4. Woodford Reserve — Taste 8
Average Price: $30
The mash bill on this bourbon is mid-range rye heavy with 18% of the grain in the bill for support. Triple distilling in pot stills (like Irish whiskey) and blending with column-distilled whiskey is utilized. The bourbon then rests for six to seven years — taking time to mature before barrels are pulled for blending, proofing, and bottling.
This really is a solid goddamn bourbon whiskey. It’s deeply hewn and has a varied profile that’s always fresh and fun. It’s also a great value in that you’re getting a bourbon that’s a little extra (thanks to more distillation and longer aging than your average juice). Still, this is very much in the “great cocktail whiskey” category that also works on the rocks with a dash of bitters.
3. Evan Williams Bottled-In-Bond — Taste 1
Average Price: $17
The juice is standard Evan Williams that’s blended from bonded barrels. The juice is brought down to 100 proof, allowing a bit more of that Heaven Hill craft to shine in the bottle compared to a standard Black Label Evan Williams bottle.
This is where we get into the sippable on the rocks bourbons. I use this for cocktails too, don’t get me wrong. But this really has a nice flavor profile that delivers serious depth. The only reason it’s not higher on the list is that it didn’t quite pop as much as the next two.
2. Jim Beam Single Barrel — Taste 4
Average Price: $24
Each of these Jim Beam bottlings is pulled from single barrels that hit just the right spot of taste, texture, and drinkability, according to the master distillers at Beam. That means this juice is pulled from less than one percent of all barrels in Beam’s warehouses, making this a very special bottle at a bafflingly affordable price.
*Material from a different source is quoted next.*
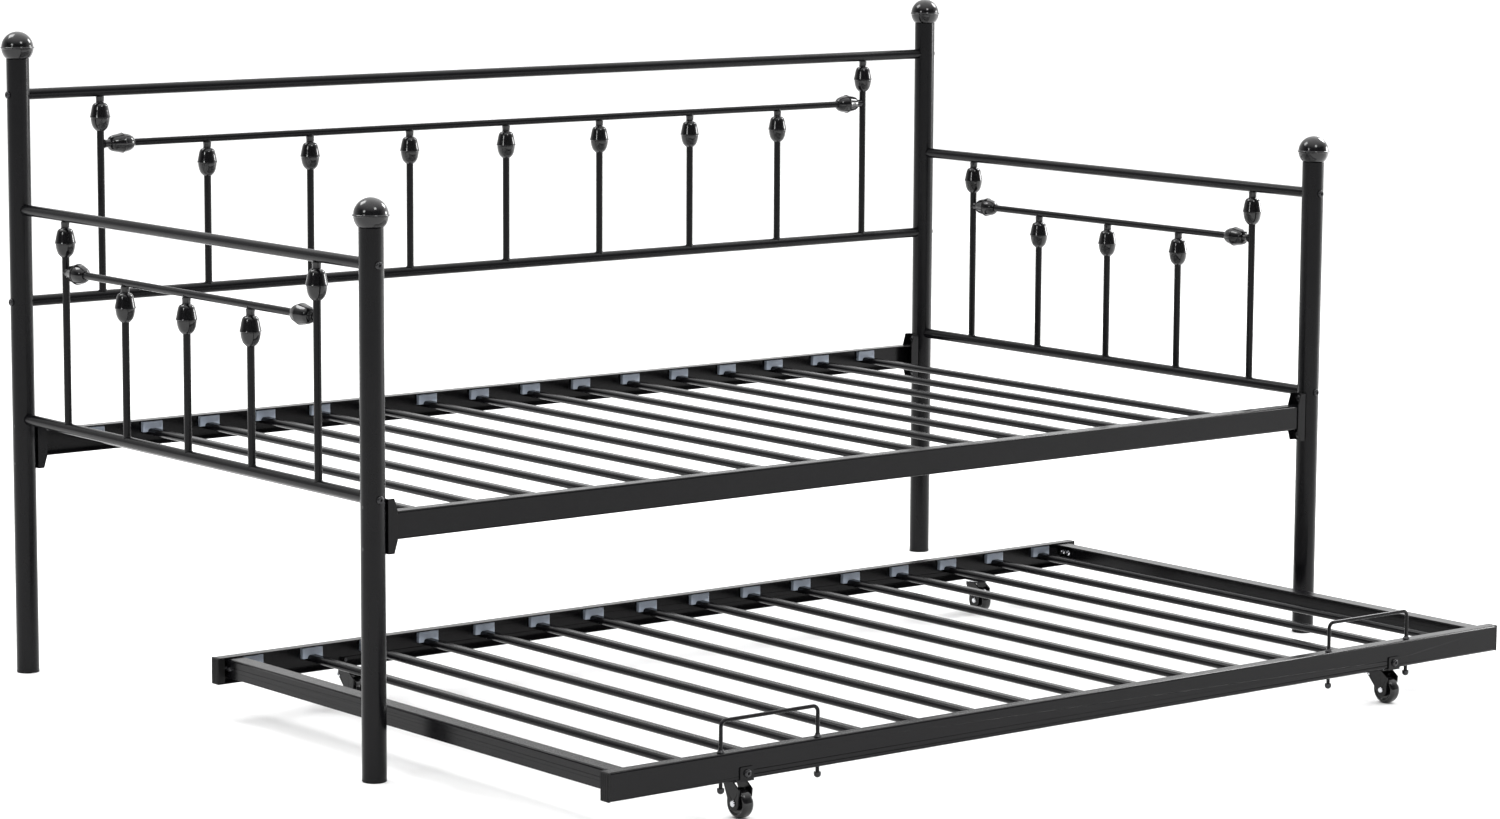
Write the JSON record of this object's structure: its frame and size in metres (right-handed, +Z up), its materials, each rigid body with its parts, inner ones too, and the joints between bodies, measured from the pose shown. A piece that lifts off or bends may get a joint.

This is a killer pour of whiskey. It’s deep yet familiar. There’s nice nuance but it doesn’t get lost in the weeds. You always know that you’re sipping stellar and classic bourbon whiskey.
1. Kirkland Signature Single Barrel by Barton 1792 Master Distillers — Taste 2
Average Price: $32 (1-liter bottle)
This Costco release is sourced from Sazerac’s other Kentucky distillery, Barton 1792 Distillery down in Bardstown, Kentucky. The whiskey in the bottle is very likely the same distillate/barrels as 1792 Full Proof. However, this is proofed down a tiny bit below that at 120 proof instead of 125 proof, adding some nuance to this release.
This was the winner with ease. There’s so much good stuff going on with the whiskey from the deep nose to the fresh and fun taste profile to the long and satisfying finish. This is a killer bottle of whiskey (it popped as number one blind without knowing the price) that’s also an amazing value at $32 for a one-liter bottle.
Part 3: Final Thoughts
There’s just no beating that Kirkland Signature Single Barrel. It lives up to the hype while also delivering something truly solid. Moreover, it is an amazing deal for a liter of single-barrel whiskey at 120 proof. I’ve said before and I’ll say it again, it might just be the best deal in bourbon whiskey right now.
All of that said, every bottle on this list is a great deal/value. Every one of these bottles offers a little something different on the profile but everyone is also truly well-made and even better priced. In the end, you cannot go wrong grabbing any of these bottles. But to really amp up that value prospect, you have to go to Costco, folks.